After maintaining spaces in both Chelsea and the Bowery, Jimi Dams moved his gallery, Envoy, from 22nd Street to Chrystie Street in January. He agonized over how to break the news to his artists, which include promising novices as well as high-selling midcareer and mature talent. “I thought they were gonna kill me,” Mr. Dams said. But “there was not one artist, not one, that told me, ‘Do you think that’s wise?’ None!” he said, incredulous. “They all were like, ‘Yeah, it’s awful here, you need to get outta there. Yeah, close it!’ I was very happy.”

A jovial Belgian, Mr. Dams wears skull-faced metal rings on every finger. Below his gallery, in the building’s basement, is a bar, Home Sweet Home, where, he said, all gallery after-parties are held and a series called “Envoy Presents” brings new bands to perform.

“Maybe they think that they get lost in the art shopping mall that is Chelsea,” Mr. Dams said of the response his artists had to the move to Chrystie Street. “What they want to do, or what they want to say, or what they want to bring across gets lost.”

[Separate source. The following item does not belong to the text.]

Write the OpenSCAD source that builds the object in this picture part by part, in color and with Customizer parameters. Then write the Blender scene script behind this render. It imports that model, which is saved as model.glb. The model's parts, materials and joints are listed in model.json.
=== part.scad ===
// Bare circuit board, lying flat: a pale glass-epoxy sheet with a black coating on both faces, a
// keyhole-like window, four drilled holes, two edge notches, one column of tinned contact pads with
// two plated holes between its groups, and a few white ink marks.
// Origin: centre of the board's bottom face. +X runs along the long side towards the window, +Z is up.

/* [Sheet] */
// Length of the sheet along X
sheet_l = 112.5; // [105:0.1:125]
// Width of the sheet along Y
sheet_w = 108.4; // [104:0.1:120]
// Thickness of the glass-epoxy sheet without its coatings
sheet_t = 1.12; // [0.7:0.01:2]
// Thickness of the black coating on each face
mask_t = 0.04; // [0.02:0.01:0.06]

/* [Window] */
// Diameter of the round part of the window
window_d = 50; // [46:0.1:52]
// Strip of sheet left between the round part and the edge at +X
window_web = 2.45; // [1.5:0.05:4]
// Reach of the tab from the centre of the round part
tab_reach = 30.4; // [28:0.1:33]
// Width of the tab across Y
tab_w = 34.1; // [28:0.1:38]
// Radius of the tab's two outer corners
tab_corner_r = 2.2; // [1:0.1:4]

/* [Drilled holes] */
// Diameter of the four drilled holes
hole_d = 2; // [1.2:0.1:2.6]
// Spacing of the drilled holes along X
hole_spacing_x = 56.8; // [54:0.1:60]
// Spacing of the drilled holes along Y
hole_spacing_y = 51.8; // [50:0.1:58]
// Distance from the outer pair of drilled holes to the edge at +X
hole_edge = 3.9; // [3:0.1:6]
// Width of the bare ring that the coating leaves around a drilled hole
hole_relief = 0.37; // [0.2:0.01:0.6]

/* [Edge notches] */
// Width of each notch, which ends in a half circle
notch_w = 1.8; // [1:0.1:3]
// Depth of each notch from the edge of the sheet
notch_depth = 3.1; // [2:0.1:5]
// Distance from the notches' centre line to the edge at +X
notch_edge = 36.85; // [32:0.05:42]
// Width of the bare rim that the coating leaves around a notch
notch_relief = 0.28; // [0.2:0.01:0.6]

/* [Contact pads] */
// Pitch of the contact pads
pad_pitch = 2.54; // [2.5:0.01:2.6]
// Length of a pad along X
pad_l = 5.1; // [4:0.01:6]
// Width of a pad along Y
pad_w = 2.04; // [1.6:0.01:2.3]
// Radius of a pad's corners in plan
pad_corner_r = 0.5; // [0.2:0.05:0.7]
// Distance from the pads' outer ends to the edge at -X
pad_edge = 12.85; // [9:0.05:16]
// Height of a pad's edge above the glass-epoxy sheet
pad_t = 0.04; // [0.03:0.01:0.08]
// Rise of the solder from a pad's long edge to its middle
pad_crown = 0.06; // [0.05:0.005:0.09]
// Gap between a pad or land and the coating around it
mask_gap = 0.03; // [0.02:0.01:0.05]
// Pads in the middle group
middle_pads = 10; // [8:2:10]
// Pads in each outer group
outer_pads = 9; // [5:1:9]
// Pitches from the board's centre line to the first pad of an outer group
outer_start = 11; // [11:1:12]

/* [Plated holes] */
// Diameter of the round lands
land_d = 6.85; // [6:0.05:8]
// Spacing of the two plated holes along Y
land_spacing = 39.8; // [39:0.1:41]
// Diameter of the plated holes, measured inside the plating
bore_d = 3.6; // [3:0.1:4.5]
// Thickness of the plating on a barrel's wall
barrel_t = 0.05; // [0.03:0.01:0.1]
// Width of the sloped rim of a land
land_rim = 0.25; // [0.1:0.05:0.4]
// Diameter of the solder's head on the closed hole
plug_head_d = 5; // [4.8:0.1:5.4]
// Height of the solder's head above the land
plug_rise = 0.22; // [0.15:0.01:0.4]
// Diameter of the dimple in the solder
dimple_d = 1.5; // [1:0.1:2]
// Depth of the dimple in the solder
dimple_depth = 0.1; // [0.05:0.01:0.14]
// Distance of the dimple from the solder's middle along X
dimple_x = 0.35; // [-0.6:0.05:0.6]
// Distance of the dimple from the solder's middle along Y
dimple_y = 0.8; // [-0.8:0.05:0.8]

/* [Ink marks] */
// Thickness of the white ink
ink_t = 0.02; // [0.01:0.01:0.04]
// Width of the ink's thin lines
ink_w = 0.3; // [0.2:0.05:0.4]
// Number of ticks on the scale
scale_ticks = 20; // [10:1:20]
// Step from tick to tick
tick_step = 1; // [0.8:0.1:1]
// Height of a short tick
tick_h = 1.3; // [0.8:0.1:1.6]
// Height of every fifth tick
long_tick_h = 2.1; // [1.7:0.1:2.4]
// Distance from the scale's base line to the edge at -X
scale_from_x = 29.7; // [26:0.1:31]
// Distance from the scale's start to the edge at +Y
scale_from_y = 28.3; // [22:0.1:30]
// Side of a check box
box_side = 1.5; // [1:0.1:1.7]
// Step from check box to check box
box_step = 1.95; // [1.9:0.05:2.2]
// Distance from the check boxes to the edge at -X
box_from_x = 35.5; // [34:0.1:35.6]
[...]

But that’s the thing about brave new worlds: They get more and more populous and increasingly less open.

“North of Delancey a lot might change in a short amount of time, probably even faster than what happened in Chelsea,” said Mr. Dams.

“What happened in Chelsea took like about, say, 10 years to go to the point where it became really oversaturated. It’s gonna be faster here, I think, but only north of Delancey, not south.”

Why?

“It’s Chinatown,” he said. “The Chinese won’t stand for it. And I’m very happy with my Chinese landlord!”